Over the past few months, rumours had been circulating around the newsroom that some local rich guys were interested in buying a part of the Canwest newspaper chain, including The Gazette.

Today, those rumours prove true. A consortium led by Jerry Grafstein, Raymond Heard and Beryl Wajsman announced it will be submitting a bid to buy The Gazette, the Ottawa Citizen and the National Post, pending due dilligence.

The coverage – Toronto Star, Globe and Mail, CBC, Reuters, Editor & Publisher, Financial Post – all say the same thing, quoting liberally from the news release and saying the three consortium leaders believe in local control of local newspapers.

No price has been mentioned, nor are the other financial backers named.

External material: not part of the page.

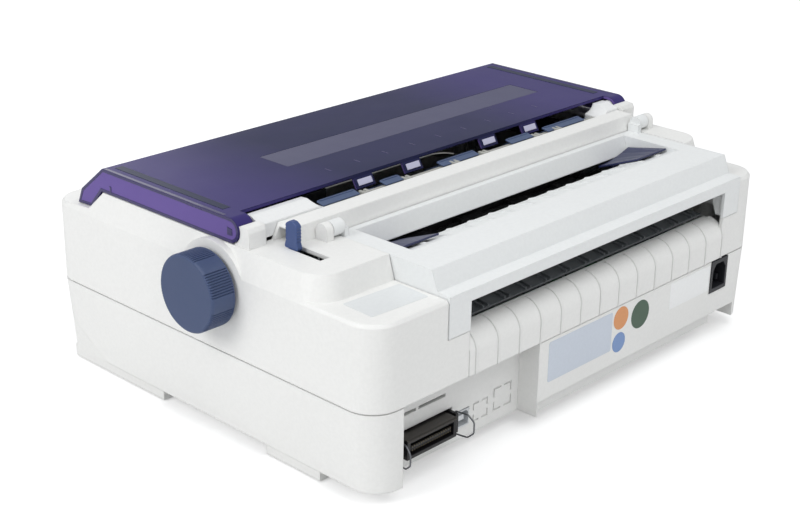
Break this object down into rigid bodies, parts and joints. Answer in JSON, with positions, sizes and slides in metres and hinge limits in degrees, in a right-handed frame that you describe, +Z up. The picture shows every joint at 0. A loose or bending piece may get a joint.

All three have media cred: Grafstein, a recently retired senator, founded Citytv in Toronto. Heard was managing editor of the Montreal Star and then worked as news director at Global TV in the 80s. Wajsman is the editor of The Suburban and publisher of The Métropolitain. The Globe’s Jane Taber has analysis of their political leanings, in case anyone really cares.

Unions (and unionized employees) look favourably at the central idea of this bid (Lise Lareau of the Canadian Media Guild calls it good news) because it seems to reject a lot of Canwest’s anti-union moves, like centralization and outsourcing, and it’s making all the right noises about local control of local newspapers.

There’s also the unsaid implication that these three care more about respect than profit. (Like sports teams, media outlets tend to be more about ego than the bottom line.)

Looking at Wajsman’s newspapers, there’s at least some reason for optimism. The Suburban is big for a community paper, and while it’s not pure as the white snow, it’s not filled with press releases and it does actually employ journalists. The Métropolitain, meanwhile, is more of a think-tank than anything else, and is clearly not motivated by profit.

But looking at those newspapers also leaves some worried. Wajsman’s editorials are a bit much for even some staunch federalists, and the papers have some clear editorial biases when it comes to things like the Israeli-Palestinian issue (something the Suburban doesn’t have to deal with much but which The Gazette would have to deal with on a daily basis).

Many will also focus on Wajsman’s political past. One person reminded me of his alleged connection to the adscam scandal, others have already created a Facebook group to protest his bid because of his pro-Israel, pro-business, anti-union stances.

Though I disagree with most of what he writes in Suburban editorials (and most of the opinions written in The Métropolitain), I’m tempted to ask how a right-wing, pro-Israel owner will somehow be different than Canwest. And if “progressive anglos” don’t want their paper to fall in his hands, they’re more than welcome to submit a bid of their own.

There are other obstacles to Grafstein and Co.’s plan, even if they have the money. The biggest is that Canwest (and the banks arranging for the chain’s sale) want Canwest Publications sold as a unit. That centralized services include websites, customer service, advertising, page layout and Canwest News Service. Undoing that might be difficult and expensive (but it might also mean hiring more journalists, programmers and copy editors, which would clearly work in my favour).

And there might be other bids. The Globe is convinced Paul Godfrey is putting one together with his own financial backers. Other names being bandied about include Torstar, Quebecor, Transcontinenal, FP Newspapers and that guy Joe at the end of the bar.